====== SUPPLIED DATA
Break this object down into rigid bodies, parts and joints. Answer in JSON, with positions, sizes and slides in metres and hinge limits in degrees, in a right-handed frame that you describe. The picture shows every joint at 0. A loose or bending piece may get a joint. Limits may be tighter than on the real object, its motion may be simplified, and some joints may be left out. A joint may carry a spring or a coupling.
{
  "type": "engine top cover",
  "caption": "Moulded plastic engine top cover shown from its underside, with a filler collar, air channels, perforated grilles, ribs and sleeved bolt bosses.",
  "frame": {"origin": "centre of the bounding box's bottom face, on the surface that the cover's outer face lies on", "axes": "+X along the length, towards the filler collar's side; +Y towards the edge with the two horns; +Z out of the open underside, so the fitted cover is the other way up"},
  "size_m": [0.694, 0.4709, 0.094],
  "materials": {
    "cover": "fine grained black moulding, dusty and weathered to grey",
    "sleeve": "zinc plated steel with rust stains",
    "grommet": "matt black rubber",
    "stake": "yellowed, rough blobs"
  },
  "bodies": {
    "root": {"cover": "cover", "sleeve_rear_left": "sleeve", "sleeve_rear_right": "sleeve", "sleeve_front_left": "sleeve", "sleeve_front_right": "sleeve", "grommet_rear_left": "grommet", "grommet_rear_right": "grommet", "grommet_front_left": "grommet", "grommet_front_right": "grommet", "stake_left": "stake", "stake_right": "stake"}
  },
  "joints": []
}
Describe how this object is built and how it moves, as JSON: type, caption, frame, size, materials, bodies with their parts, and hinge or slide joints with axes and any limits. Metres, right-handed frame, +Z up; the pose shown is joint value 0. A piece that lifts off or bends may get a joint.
============
====== SUPPLIED DATA
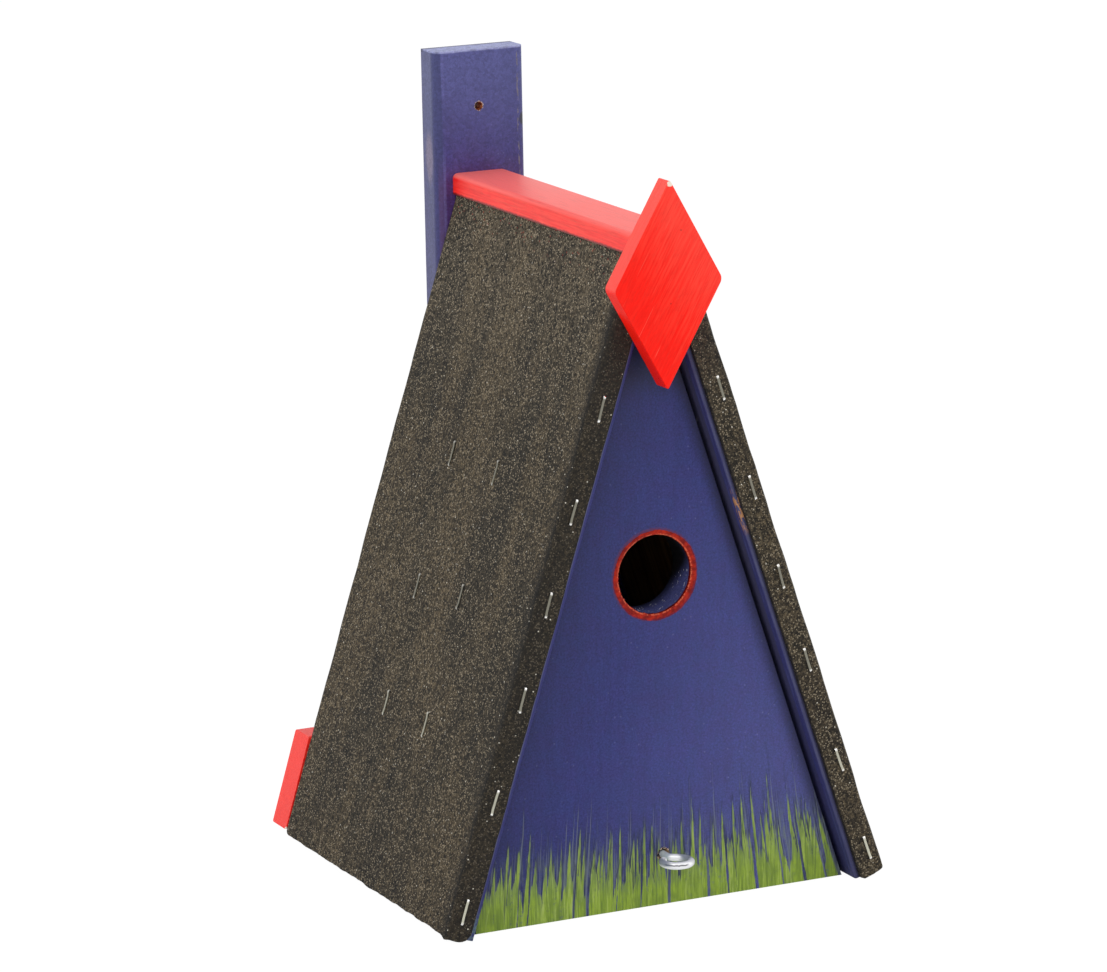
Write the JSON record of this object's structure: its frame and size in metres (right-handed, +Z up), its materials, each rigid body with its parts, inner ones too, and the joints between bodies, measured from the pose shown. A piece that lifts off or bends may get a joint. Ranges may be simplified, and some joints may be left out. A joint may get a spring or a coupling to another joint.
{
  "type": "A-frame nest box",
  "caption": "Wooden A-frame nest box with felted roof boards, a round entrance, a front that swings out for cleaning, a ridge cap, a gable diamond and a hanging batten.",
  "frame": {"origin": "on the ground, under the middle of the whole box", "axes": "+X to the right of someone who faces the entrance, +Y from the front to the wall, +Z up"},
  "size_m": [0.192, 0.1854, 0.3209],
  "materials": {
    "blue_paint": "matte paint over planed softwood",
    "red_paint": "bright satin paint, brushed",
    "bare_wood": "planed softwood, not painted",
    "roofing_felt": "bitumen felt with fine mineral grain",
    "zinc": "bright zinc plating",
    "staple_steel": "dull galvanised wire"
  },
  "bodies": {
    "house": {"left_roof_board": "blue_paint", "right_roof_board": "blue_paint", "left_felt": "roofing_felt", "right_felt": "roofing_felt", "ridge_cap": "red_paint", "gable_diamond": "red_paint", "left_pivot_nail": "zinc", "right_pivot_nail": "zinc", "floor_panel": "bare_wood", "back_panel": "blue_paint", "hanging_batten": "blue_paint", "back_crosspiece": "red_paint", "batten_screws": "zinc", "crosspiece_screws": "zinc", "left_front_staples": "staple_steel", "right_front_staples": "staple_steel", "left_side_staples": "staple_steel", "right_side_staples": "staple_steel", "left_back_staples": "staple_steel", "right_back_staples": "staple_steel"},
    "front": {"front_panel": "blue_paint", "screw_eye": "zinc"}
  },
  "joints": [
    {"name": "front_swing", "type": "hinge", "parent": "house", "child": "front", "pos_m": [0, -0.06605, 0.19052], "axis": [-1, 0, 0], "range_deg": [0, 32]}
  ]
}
============
_DIRECTIONS:_
Transcribe the lines above from the one with "Break this object" through the one with "Describe how this". Include both ends and leave out every other line.

_WRITTEN ANSWER:_
Break this object down into rigid bodies, parts and joints. Answer in JSON, with positions, sizes and slides in metres and hinge limits in degrees, in a right-handed frame that you describe. The picture shows every joint at 0. A loose or bending piece may get a joint. Limits may be tighter than on the real object, its motion may be simplified, and some joints may be left out. A joint may carry a spring or a coupling.
{
  "type": "engine top cover",
  "caption": "Moulded plastic engine top cover shown from its underside, with a filler collar, air channels, perforated grilles, ribs and sleeved bolt bosses.",
  "frame": {"origin": "centre of the bounding box's bottom face, on the surface that the cover's outer face lies on", "axes": "+X along the length, towards the filler collar's side; +Y towards the edge with the two horns; +Z out of the open underside, so the fitted cover is the other way up"},
  "size_m": [0.694, 0.4709, 0.094],
  "materials": {
    "cover": "fine grained black moulding, dusty and weathered to grey",
    "sleeve": "zinc plated steel with rust stains",
    "grommet": "matt black rubber",
    "stake": "yellowed, rough blobs"
  },
  "bodies": {
    "root": {"cover": "cover", "sleeve_rear_left": "sleeve", "sleeve_rear_right": "sleeve", "sleeve_front_left": "sleeve", "sleeve_front_right": "sleeve", "grommet_rear_left": "grommet", "grommet_rear_right": "grommet", "grommet_front_left": "grommet", "grommet_front_right": "grommet", "stake_left": "stake", "stake_right": "stake"}
  },
  "joints": []
}
Describe how this object is built and how it moves, as JSON: type, caption, frame, size, materials, bodies with their parts, and hinge or slide joints with axes and any limits. Metres, right-handed frame, +Z up; the pose shown is joint value 0. A piece that lifts off or bends may get a joint.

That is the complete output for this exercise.